:: What needs to be done ::
Include in the output exactly the lines from the opening of the data through the line containing "bend_round = 4.0", and nothing more.

:: Given information ::
══════════

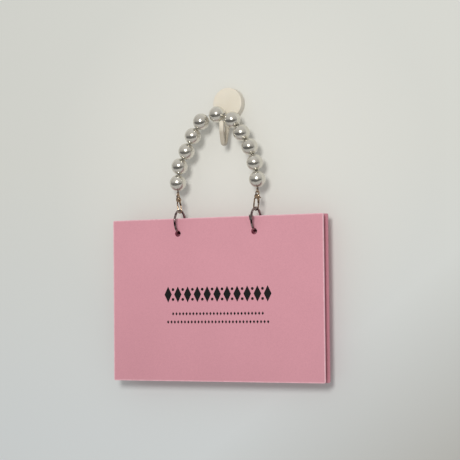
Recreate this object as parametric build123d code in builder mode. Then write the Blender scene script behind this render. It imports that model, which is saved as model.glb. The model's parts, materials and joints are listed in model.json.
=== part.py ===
from build123d import *
from math import asin, cos, degrees, radians, sin, sqrt, tan
import os

os.makedirs("parts", exist_ok=True)

# A landscape album on two loose-leaf rings, carried by a strand of faux pearls that hangs on a wall hook.
# Millimetres. +Z is up, +X is to the right, the covers face -Y, and the wall is the plane Y = 0.
# The origin is the middle of the adhesive pad's back face.

# ---- wall hook ----
pad_d = 24.0
pad_t = 0.8
disc_d = 30.0
disc_t = 7.6
disc_edge_r = 1.0
arm_w = 4.5  # width of the J arm, seen from the front
arm_t = 3.2  # thickness of the J arm
arm_edge_r = 1.3
arm_reach = 12.4  # from the disc's face forward to the middle of the front leg
arm_bend_r = 2.4  # centreline radius of the arm's bends
arm_top_drop = 10.0  # the rear leg starts in the disc, this far below its centre
rear_drop = 25.0  # down to where the rear leg turns forward
vee_drop = 45.5  # down to where the lines of the two legs meet
vee_reach = 8.0  # the same point, forward of the disc's face
front_drop = 28.0  # down to where the front leg turns upright
tip_drop = 20.0  # down to the centre of the arm's round tip
bend_round = 4.0  # height over which the arm's sides round in to its bottom

# ---- bead strand ----
pearl_d = 15.8
pearl_gap = 0.2  # between neighbouring pearls
top_gap = 1.2  # between the two pearls that sit on the hook's tip
shoulder_gap = 2.2  # between the left one of them and the next pearl
bore_clearance = 0.2  # round the line, where it runs farthest from a pearl's middle
pearl_to_disc = 2.2
seat_gap = 0.2  # between the hook's tip and the two pearls that sit on it
left_leans = [72, 35, 26, 29, 7]  # each pearl's step from straight down, from the hook to the left end
right_leans = [37, 32, 19, 9]  # the same, to the right end
strand_span = 83.6  # between the middles of the two end pearls
line_d = 0.6
line_bend_r = 3.0
spread_limits = (0.4, 1.7)  # smallest and largest factor on the leans
spread_steps = 50
loop_r = 0.8  # centreline radius of the loop at each end of the line
loop_gap = 0.1  # between the end pearl and the loop
crimp_d = 1.5
crimp_bore_d = 0.8
crimp_l = 2.0

# ---- jump rings and lobster clasps ----
jump_wire_d = 0.8
jump_ring_d = 4.2
eye_bar = 0.8  # metal above the eye's hole
eye_hole_d = 2.4
eye_t = 1.1
eye_recess_r = 1.6  # the clasp's body is thinned to the eye's thickness this far round the hole's centre
eye_gap = 0.45  # between the eye's bar and the jump ring below it
clasp_t = 2.8
clasp_r = 2.4  # half the width of the clasp's rounded body
clasp_edge_r = 0.5
jaw_top = 7.6  # from the eye's top down to the top of the jaw's opening
jaw_l = 9.8
jaw_w = 3.2
jaw_d = 1.4
jaw_root_drop = 5.0  # where the jaw leaves the body, below the eye's top
lever_t = 1.1
lever_slot_w = 1.4
lever_hub_r = 1.15
lever_play = 0.24  # clear space round the lever's hub
lever_tip_r = 0.7
lever_pivot = (1.3, -5.5)  # right of and below the eye's top
lever_tip_drop = 12.0  # from the eye's top down to the lever's tip
mouth_gap = 0.12  # between the lever's tip and the jaw's end
thumb_r = 0.6
thumb_out = 2.0  # from the pivot out to the thumb piece
rivet_d = 1.0
rivet_fit = 0.03
spring_wire_d = 0.3
spring_pocket_w = 0.8
spring_pocket_l = 1.4  # from the lever's slot into the body
spring_pocket_h = 2.3
spring_reach = 1.15  # from the slot to the leg in the pocket
spring_body_leg = 1.6
spring_lever_leg = 1.85
clasp_turn = {"left": -25.0, "right": 0.0}  # how far each clasp is turned about its length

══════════

:: Task response ::
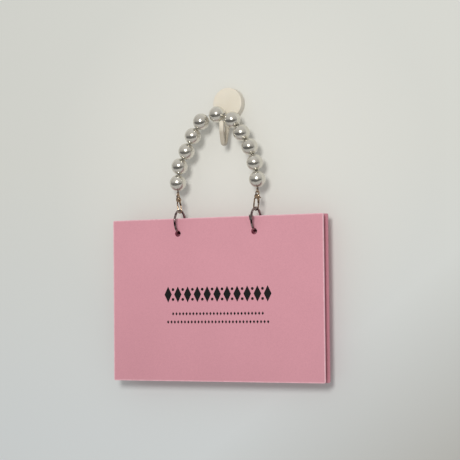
Recreate this object as parametric build123d code in builder mode. Then write the Blender scene script behind this render. It imports that model, which is saved as model.glb. The model's parts, materials and joints are listed in model.json.
=== part.py ===
from build123d import *
from math import asin, cos, degrees, radians, sin, sqrt, tan
import os

os.makedirs("parts", exist_ok=True)

# A landscape album on two loose-leaf rings, carried by a strand of faux pearls that hangs on a wall hook.
# Millimetres. +Z is up, +X is to the right, the covers face -Y, and the wall is the plane Y = 0.
# The origin is the middle of the adhesive pad's back face.

# ---- wall hook ----
pad_d = 24.0
pad_t = 0.8
disc_d = 30.0
disc_t = 7.6
disc_edge_r = 1.0
arm_w = 4.5  # width of the J arm, seen from the front
arm_t = 3.2  # thickness of the J arm
arm_edge_r = 1.3
arm_reach = 12.4  # from the disc's face forward to the middle of the front leg
arm_bend_r = 2.4  # centreline radius of the arm's bends
arm_top_drop = 10.0  # the rear leg starts in the disc, this far below its centre
rear_drop = 25.0  # down to where the rear leg turns forward
vee_drop = 45.5  # down to where the lines of the two legs meet
vee_reach = 8.0  # the same point, forward of the disc's face
front_drop = 28.0  # down to where the front leg turns upright
tip_drop = 20.0  # down to the centre of the arm's round tip
bend_round = 4.0  # height over which the arm's sides round in to its bottom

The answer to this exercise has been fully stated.